_Given exercise_
Print the whole listing exactly.

_Dataset excerpt_
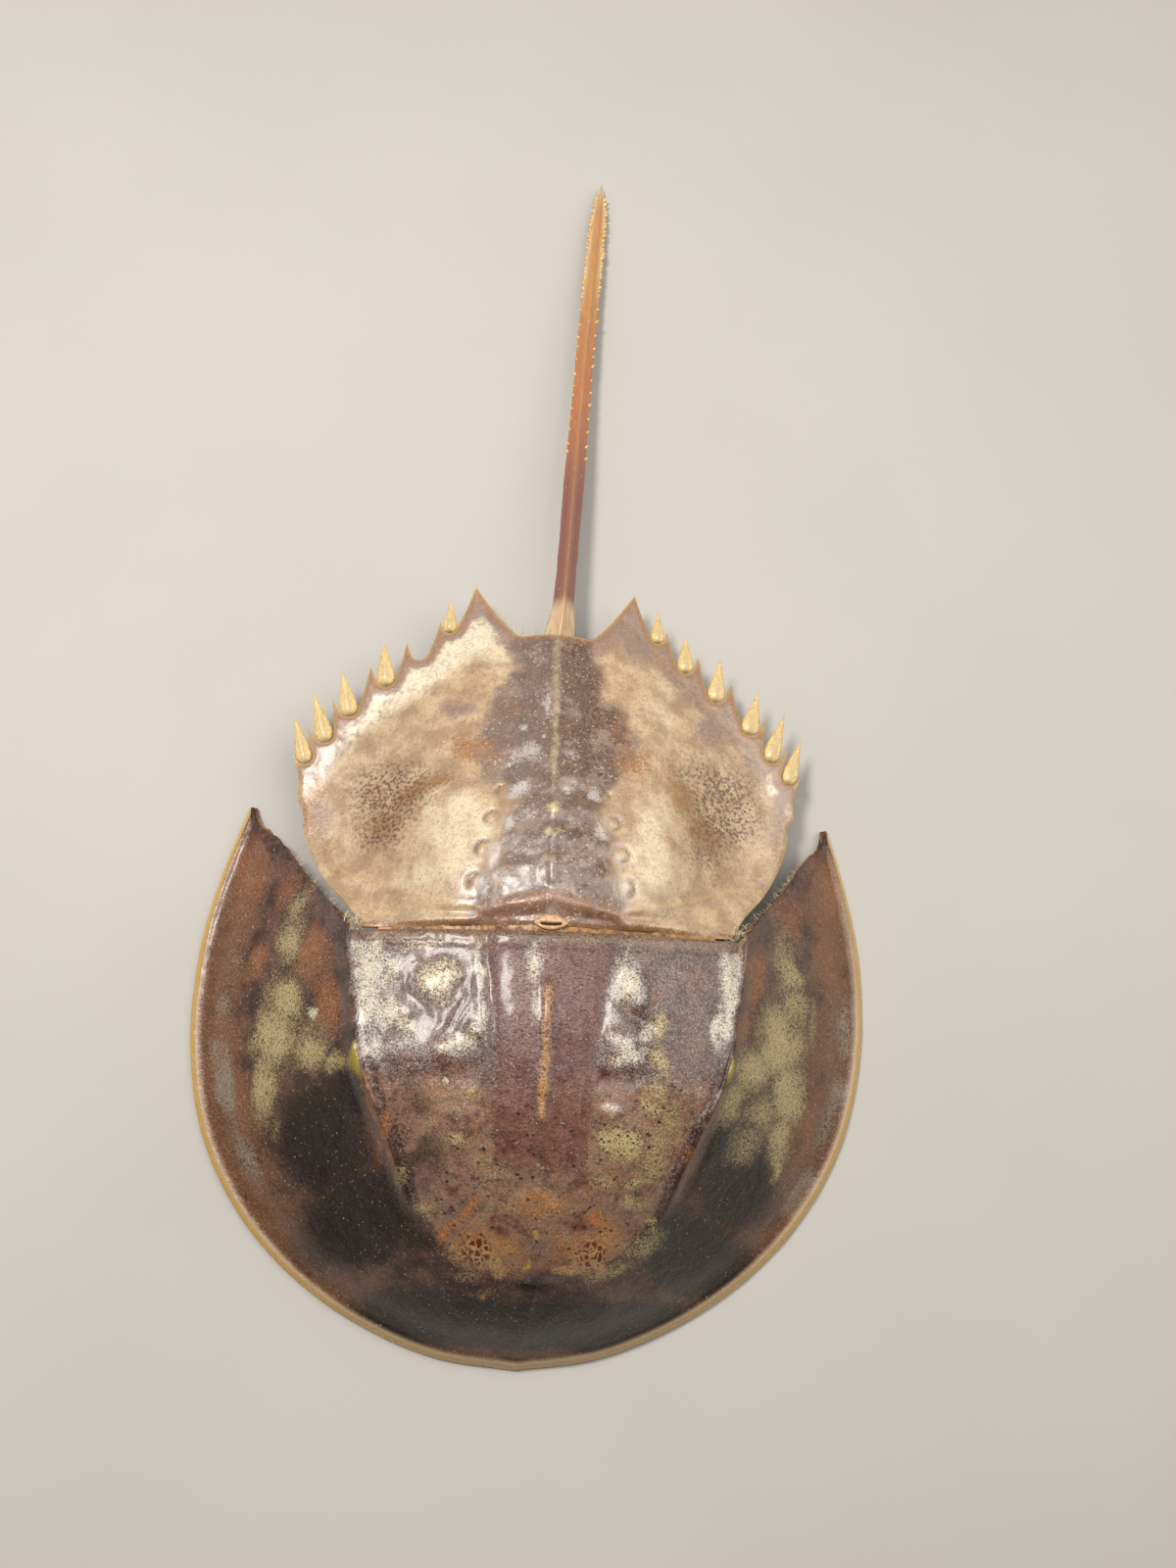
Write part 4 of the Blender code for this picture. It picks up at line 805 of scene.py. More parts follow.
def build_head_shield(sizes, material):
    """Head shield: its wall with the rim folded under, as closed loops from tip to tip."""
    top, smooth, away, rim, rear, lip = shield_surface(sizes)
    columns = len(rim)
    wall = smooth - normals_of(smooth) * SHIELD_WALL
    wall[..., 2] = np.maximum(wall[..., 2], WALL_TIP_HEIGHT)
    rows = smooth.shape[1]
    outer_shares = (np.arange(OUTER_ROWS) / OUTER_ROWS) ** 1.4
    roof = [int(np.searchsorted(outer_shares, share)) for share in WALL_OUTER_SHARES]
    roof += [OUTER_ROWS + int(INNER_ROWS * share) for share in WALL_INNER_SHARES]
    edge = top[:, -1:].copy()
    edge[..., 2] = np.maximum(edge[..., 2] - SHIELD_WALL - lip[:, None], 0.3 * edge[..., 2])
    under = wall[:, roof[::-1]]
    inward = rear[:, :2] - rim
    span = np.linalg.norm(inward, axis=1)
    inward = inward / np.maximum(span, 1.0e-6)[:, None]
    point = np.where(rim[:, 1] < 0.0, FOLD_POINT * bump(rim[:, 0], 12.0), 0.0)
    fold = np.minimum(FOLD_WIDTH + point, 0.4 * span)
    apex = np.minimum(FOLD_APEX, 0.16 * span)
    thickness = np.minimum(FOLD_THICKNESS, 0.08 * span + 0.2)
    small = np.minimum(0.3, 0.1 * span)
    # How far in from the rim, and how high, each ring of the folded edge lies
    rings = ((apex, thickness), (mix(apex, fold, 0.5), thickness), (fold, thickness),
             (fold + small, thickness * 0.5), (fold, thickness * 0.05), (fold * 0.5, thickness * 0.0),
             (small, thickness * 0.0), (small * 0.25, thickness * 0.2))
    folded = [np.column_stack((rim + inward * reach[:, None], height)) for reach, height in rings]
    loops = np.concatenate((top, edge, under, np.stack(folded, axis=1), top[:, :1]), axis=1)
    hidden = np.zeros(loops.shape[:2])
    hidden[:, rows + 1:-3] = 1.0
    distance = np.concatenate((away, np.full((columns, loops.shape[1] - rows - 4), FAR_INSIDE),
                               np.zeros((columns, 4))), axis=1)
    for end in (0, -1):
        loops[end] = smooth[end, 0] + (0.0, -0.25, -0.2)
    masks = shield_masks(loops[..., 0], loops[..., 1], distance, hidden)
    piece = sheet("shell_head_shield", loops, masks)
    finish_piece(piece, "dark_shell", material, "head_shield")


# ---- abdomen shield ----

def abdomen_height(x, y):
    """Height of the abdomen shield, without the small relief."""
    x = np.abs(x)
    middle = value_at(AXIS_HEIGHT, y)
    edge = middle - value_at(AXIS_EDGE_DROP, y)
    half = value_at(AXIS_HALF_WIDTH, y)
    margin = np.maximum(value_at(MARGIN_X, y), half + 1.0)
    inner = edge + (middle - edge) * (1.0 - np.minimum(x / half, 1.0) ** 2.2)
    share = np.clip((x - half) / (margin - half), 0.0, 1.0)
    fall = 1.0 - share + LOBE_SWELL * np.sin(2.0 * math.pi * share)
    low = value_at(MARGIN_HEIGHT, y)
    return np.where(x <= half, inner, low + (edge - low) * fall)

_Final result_
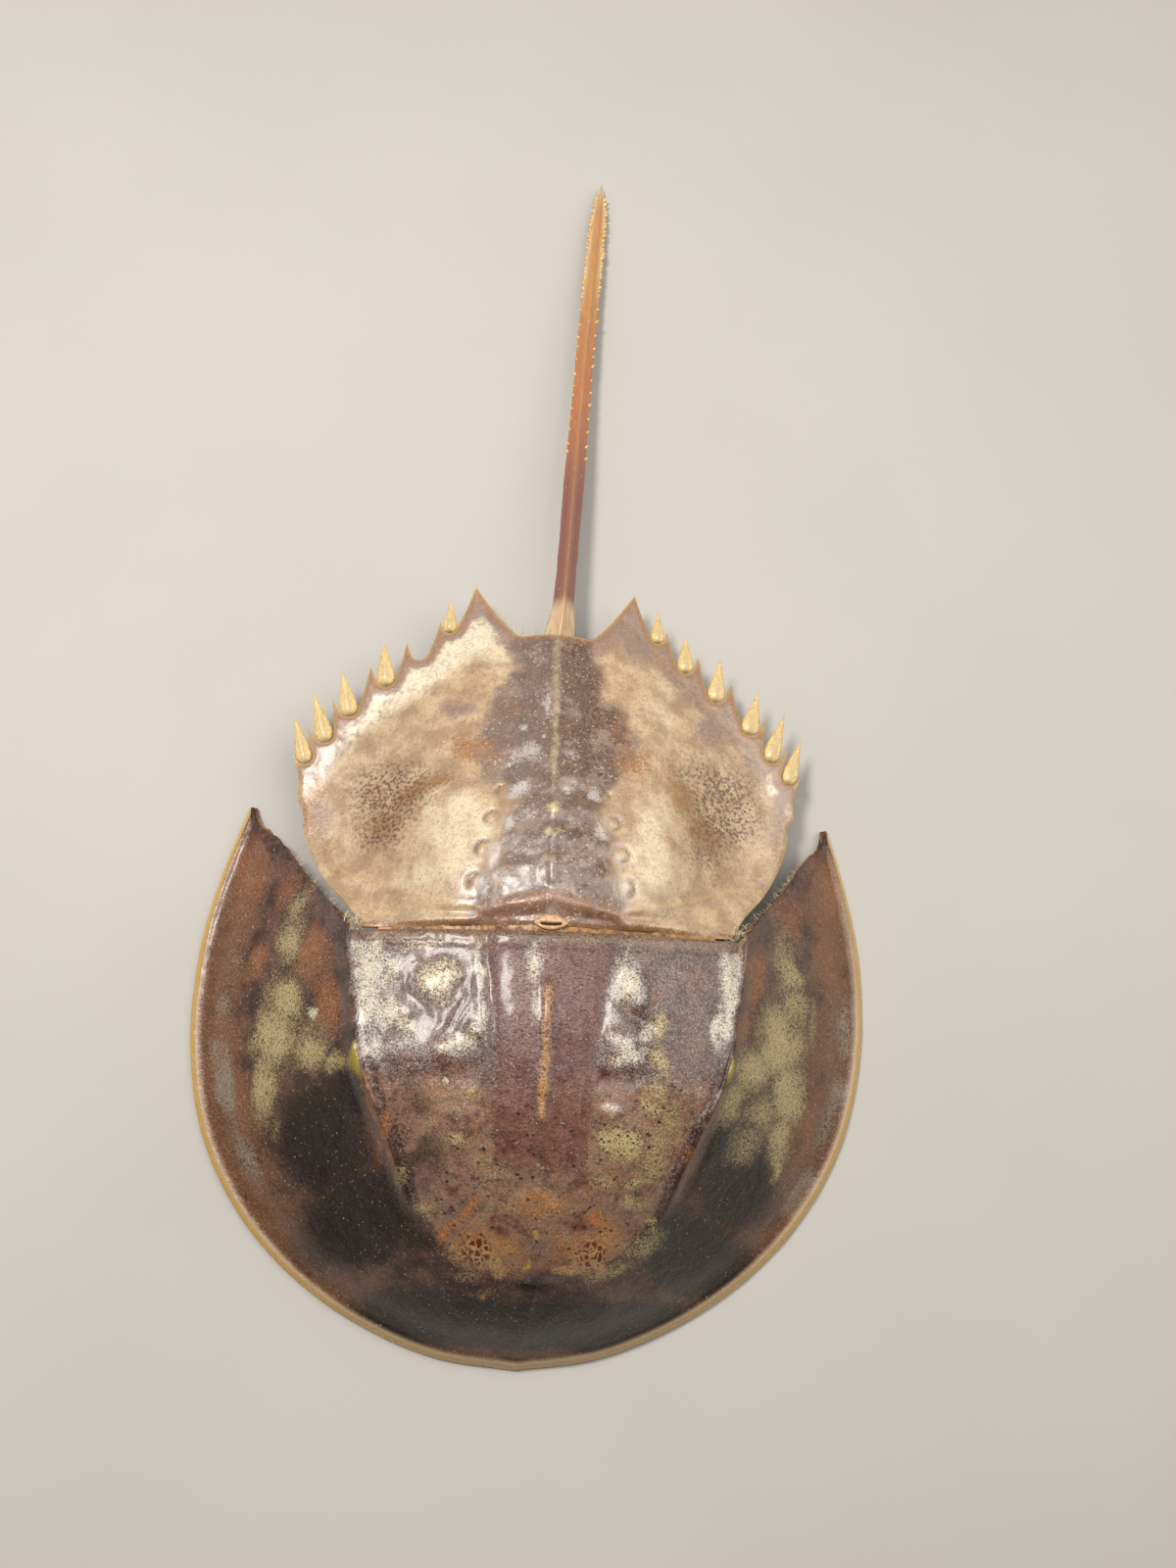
Write part 4 of the Blender code for this picture. It picks up at line 805 of scene.py. More parts follow.
def build_head_shield(sizes, material):
    """Head shield: its wall with the rim folded under, as closed loops from tip to tip."""
    top, smooth, away, rim, rear, lip = shield_surface(sizes)
    columns = len(rim)
    wall = smooth - normals_of(smooth) * SHIELD_WALL
    wall[..., 2] = np.maximum(wall[..., 2], WALL_TIP_HEIGHT)
    rows = smooth.shape[1]
    outer_shares = (np.arange(OUTER_ROWS) / OUTER_ROWS) ** 1.4
    roof = [int(np.searchsorted(outer_shares, share)) for share in WALL_OUTER_SHARES]
    roof += [OUTER_ROWS + int(INNER_ROWS * share) for share in WALL_INNER_SHARES]
    edge = top[:, -1:].copy()
    edge[..., 2] = np.maximum(edge[..., 2] - SHIELD_WALL - lip[:, None], 0.3 * edge[..., 2])
    under = wall[:, roof[::-1]]
    inward = rear[:, :2] - rim
    span = np.linalg.norm(inward, axis=1)
    inward = inward / np.maximum(span, 1.0e-6)[:, None]
    point = np.where(rim[:, 1] < 0.0, FOLD_POINT * bump(rim[:, 0], 12.0), 0.0)
    fold = np.minimum(FOLD_WIDTH + point, 0.4 * span)
    apex = np.minimum(FOLD_APEX, 0.16 * span)
    thickness = np.minimum(FOLD_THICKNESS, 0.08 * span + 0.2)
    small = np.minimum(0.3, 0.1 * span)
    # How far in from the rim, and how high, each ring of the folded edge lies
    rings = ((apex, thickness), (mix(apex, fold, 0.5), thickness), (fold, thickness),
             (fold + small, thickness * 0.5), (fold, thickness * 0.05), (fold * 0.5, thickness * 0.0),
             (small, thickness * 0.0), (small * 0.25, thickness * 0.2))
    folded = [np.column_stack((rim + inward * reach[:, None], height)) for reach, height in rings]
    loops = np.concatenate((top, edge, under, np.stack(folded, axis=1), top[:, :1]), axis=1)
    hidden = np.zeros(loops.shape[:2])
    hidden[:, rows + 1:-3] = 1.0
    distance = np.concatenate((away, np.full((columns, loops.shape[1] - rows - 4), FAR_INSIDE),
                               np.zeros((columns, 4))), axis=1)
    for end in (0, -1):
        loops[end] = smooth[end, 0] + (0.0, -0.25, -0.2)
    masks = shield_masks(loops[..., 0], loops[..., 1], distance, hidden)
    piece = sheet("shell_head_shield", loops, masks)
    finish_piece(piece, "dark_shell", material, "head_shield")


# ---- abdomen shield ----

def abdomen_height(x, y):
    """Height of the abdomen shield, without the small relief."""
    x = np.abs(x)
    middle = value_at(AXIS_HEIGHT, y)
    edge = middle - value_at(AXIS_EDGE_DROP, y)
    half = value_at(AXIS_HALF_WIDTH, y)
    margin = np.maximum(value_at(MARGIN_X, y), half + 1.0)
    inner = edge + (middle - edge) * (1.0 - np.minimum(x / half, 1.0) ** 2.2)
    share = np.clip((x - half) / (margin - half), 0.0, 1.0)
    fall = 1.0 - share + LOBE_SWELL * np.sin(2.0 * math.pi * share)
    low = value_at(MARGIN_HEIGHT, y)
    return np.where(x <= half, inner, low + (edge - low) * fall)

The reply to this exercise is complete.